The argument for the taxpayer is that there is no liability to taxation if the goods have been sold or applied to the taxpayer's use prior to 1st August 1930, and that, by parity of reasoning, a treatment of goods as retail stock prior to that date should have a similar result. It is not disputed that if (as he might) the manu- facturer sold the goods by retail on or after 1st August 1930, without any prior treatment of such goods as stock for sale by retail, he would be liable.

The taxpayer's contention necessarily involves the assertion that the words not being goods to which the next succeeding sub-section applies," which occur in sec. 18 (1), indicate an exclusion or exception from sec. 18 (1) of all goods which are sold after treatment as stock for retail sale, whether such treatment occurred before or after 1st August 1930.

But this is opposed to the language used. The goods to which sec. 18 (2) applies are not all goods which are or have been treated by the manufacturer as stock for sale retail, but only those goods which are SO treated on or after 1st August 1930. The object of the exclusion in sec. 18 (1) is reasonably clear. A manufacturer who sold goods retail after August 1st would, as a rule, have also treated such goods as stock for retail sale after August 1st. By sec. 18 (2) such act of treatment exposes him to a liability measured by the fair wholesale value of the goods at the time of treatment. But by sec. 18 (1), the subsequent act of selling would expose him to a second liability measured by the actual sale price, were it not for the express insertion in the sub-section of the exception mentioned.

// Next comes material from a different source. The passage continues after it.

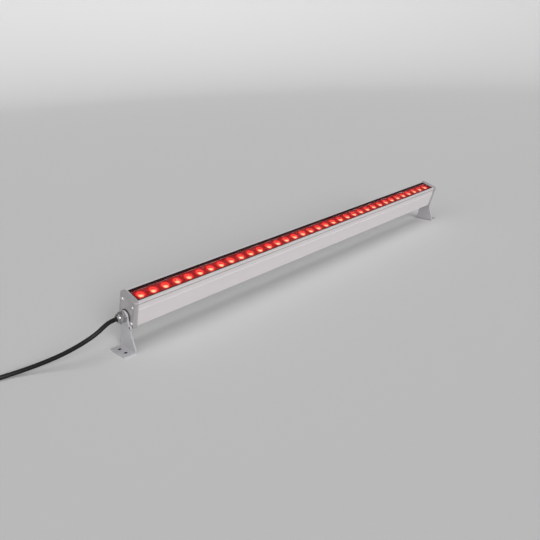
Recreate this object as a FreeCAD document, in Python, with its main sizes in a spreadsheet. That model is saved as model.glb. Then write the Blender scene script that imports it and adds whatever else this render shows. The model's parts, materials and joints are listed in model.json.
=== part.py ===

The plain terms of sec. 18 (1) of the Sales Tax Assessment Acts therefore show that a sale value attaches to manufactured goods sold by the manufacturer on or after 1st August 1930, unless such

45 CLR 280

goods were. prior to sale, but on or after 1st August 1930, treated by him as stock for retail sale. This contention is in strict accord- ance with the terms of sec. 17 and of the Rates Acts.

There being no exemption applicable to the case, the defendant is liable to pay taxation assessed by reference to sec. 18 (1) of the BEARD,

Assessment Act, and the question should be answered Yes.

McTIERNAN J. I am of opinion that the question should be answered in the affirmative. The Sales Tax Assessment Acts (No. 1) 1930 levies the sales tax which is imposed by the Sales Tax Acts (No. 1) 1930 upon the sale value of goods manufactured in Australia before or after the commencement of the Act, and establishes three categories into which goods to which the Act applies may be put by the act of the manufacturer, which is done in relation to them Briefly the categories are (1) goods sold by him, (2) goods treated by him as stock for sale by retail, and (3) goods applied to his own use (see sec. 17). The manufacturer of such goods is the taxpaver (sec. 19). As the tax is levied by the statute upon the sale value of the goods, the statute prescribes a method for assessing the sale value of the goods in each category, and the method differs according to the category into which the goods are put by the act of the manufacturer (see sec. 18). The goods in respect of which tax is claimed in the present case had been treated by the defendant prior to 1st August 1930 as stock for sale by it by retail. There is no special category established by the statute to which goods which had been thus treated prior to 1st August 1930, should be assigned, and no special method is prescribed for specifying the sale value of goods in that position. But the goods had been sold on or after 1st August 1930 by the manufacturer under the conditions mentioned in the special case, that is to say, to unregistered persons, or to registered persons who had not quoted their certificate and a method is prescribed for determining the sale value of goods which the manufacturer has sold during that time and under those con- ditions. The goods having been sold by the manufacturer at the time and in the manner which have been stated, it appears to me that all the conditions mentioned in sec. 18 (1) were fulfilled and the sub-section operated and determined the amount at which the sale

45 CLR 281

value of the goods should be assessed for the purposes of taxation and upon that sum sales tax was levied and is payable (sec. 17). The only ground of exception mentioned in sub-sec. 1 of sec. 18 to that amount becoming the sale value of any goods to which the section refers, and which are sold on or after 1st August, is that sub-sec. 2 of sec. 18 applies to the goods. That sub-section obviously does not apply to the goods in this case. Sec. 18 (1) being applicable to the goods in respect of which tax is claimed by the plaintiff, it does not appear to me relevant or material that they may be said to belong to a category, namely, goods treated by the manufacturer before 1st August 1930 as stock for sale by him by retail, and the Legislature has not provided any special method for determining the sale value of goods in that category. In my opinion, there is no expression or implication of any legislative intention in the Act that the goods, in respect of which sale tax is claimed should not be within its scope, or that an exemption has been granted in respect of them.

Question answered: Yes. Solicitor for the plaintiff, W. H. Sharwood, Crown Solicitor for the Commonwealth.

Solicitors for the defendant, R. N. Henderson &Co.